From my experience and speaking with others there are lots of differences between the treatments children need. Specifically for us my son’s initial kidney failure was managed through diet and nutrition, for some the number of medications is overwhelming. Combining this with specialist milk formula’s, fluid targets and everything else, you become organised very quickly. Some children may need to have the support of a Nasal Gastric tube which allows food/fluid to go straight into the tummy. If it helps, there is a great programme called Get Well Soon Hospital by Dr Ranj there is a programme all about NG tubes for kids which may be of help too https://www.bbc.co.uk/iplayer/episode/b06pyw26/get-well-soon-hospital-series-1-2-ng-tube.

A future blog post will be about routines and fitting things in to hopefully support you. The best bit of advice I can give though is to write things down in a way that makes sense to you. I have a weekly diary I write everything in and take it with us to clinic appointments (how much fluid he’s had to drink, food, meds, timings etc).

Where to find out more information?

There are so many different avenues you can go down when looking for information on your child. I’ve found that some of them are more unhelpful than helpful, so I try and stick to the NHS and reputable sources to not scare myself. In addition, there are some brilliant Facebook groups which are parent/carer led and they offer amazing first hand experience and support if that’s something you would like. Some organisations to look at that I have found useful are ERIC the bladder and bowel charity, Kidney Care UK and Kidney Research UK.




https://contact.org.uk/ .



It is also worth mentioning, and there will be a future post on this. The impact of being in and out of hospital can be demanding on your finances. Speak with the specialist teams about the social workers in the teams to see if they can help you out to apply for benefits or funding to support your child. In some hospitals you can claim back travel and congestion charges. If you’re in the UK Disability Living Allowance links to other support so it is worth considering applying for this, social workers involved in your child’s care may be able to support.

There were, have and continue to be multiple questions I have, and I don’t think we’re the only family to think them. What will my child’s life look like, will they grow, will they be potty trained, how can I encourage my child to drink that much fluid, what do I pack for a hospital visit, what do I need in an emergency?

I’m going to end this blog post here, and use it as a guide to start the next post. It would be great to have your feedback, and if there is something specific and practical please do get in touch. Thank you for reading and I’ll have another post soon.

Lucy x


2 thoughts on “What are Posterior Urethral Valves?

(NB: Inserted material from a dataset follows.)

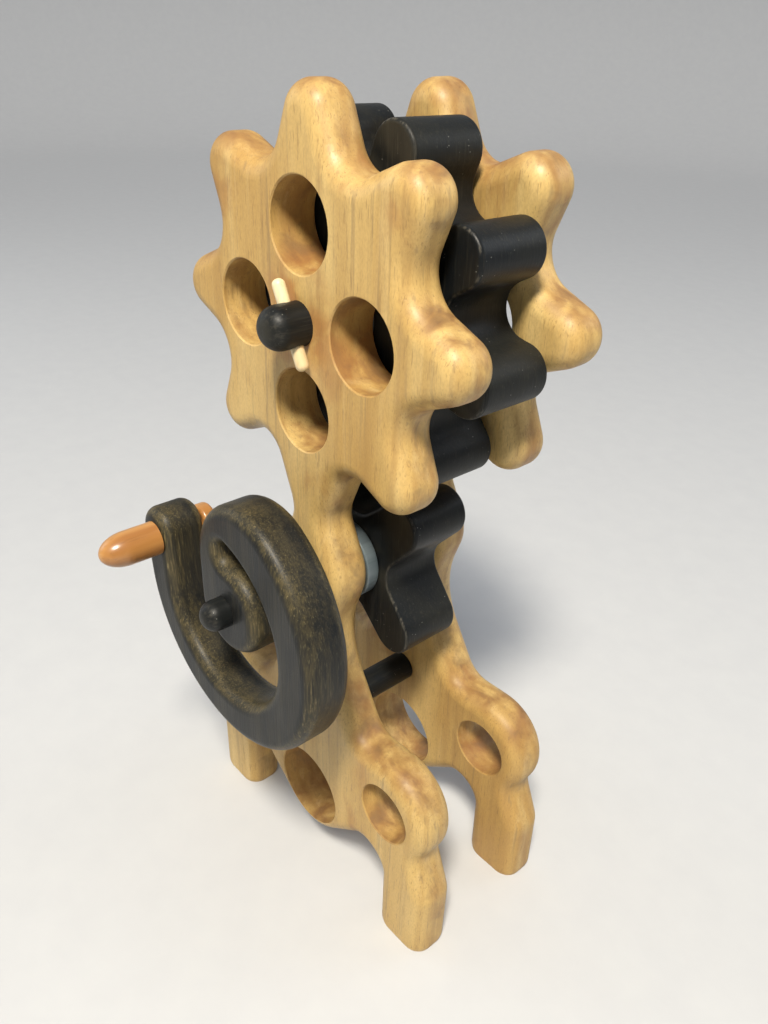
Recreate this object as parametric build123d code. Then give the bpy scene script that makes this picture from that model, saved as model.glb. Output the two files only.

  1. Brilliant first blog. You are all so strong for what you’ve been through and having the courage to share it to help others. Well done. X


  2. Thank you for the blog Lucy. I will be reading and following the rest of the blogs. We are from South Africa and new to the PUV life. My son was diagnosed on day 4 of life (all my antenatal scans were normal) and had his first valve ablation on day 5. He had to go back to theatre a week ago as strictures formed at the site. I have been in NICU and PICU with him and we have been through A LOT in his 8 weeks of life. It has been an emotional roller coaster so far,but at least we have had support en love from friends and family. It is difficult to come to terms with the fact that your child will have a life long condition and this will now determine your whole life.
    I guess we will just need to take it day by day and pray for strength and guidance.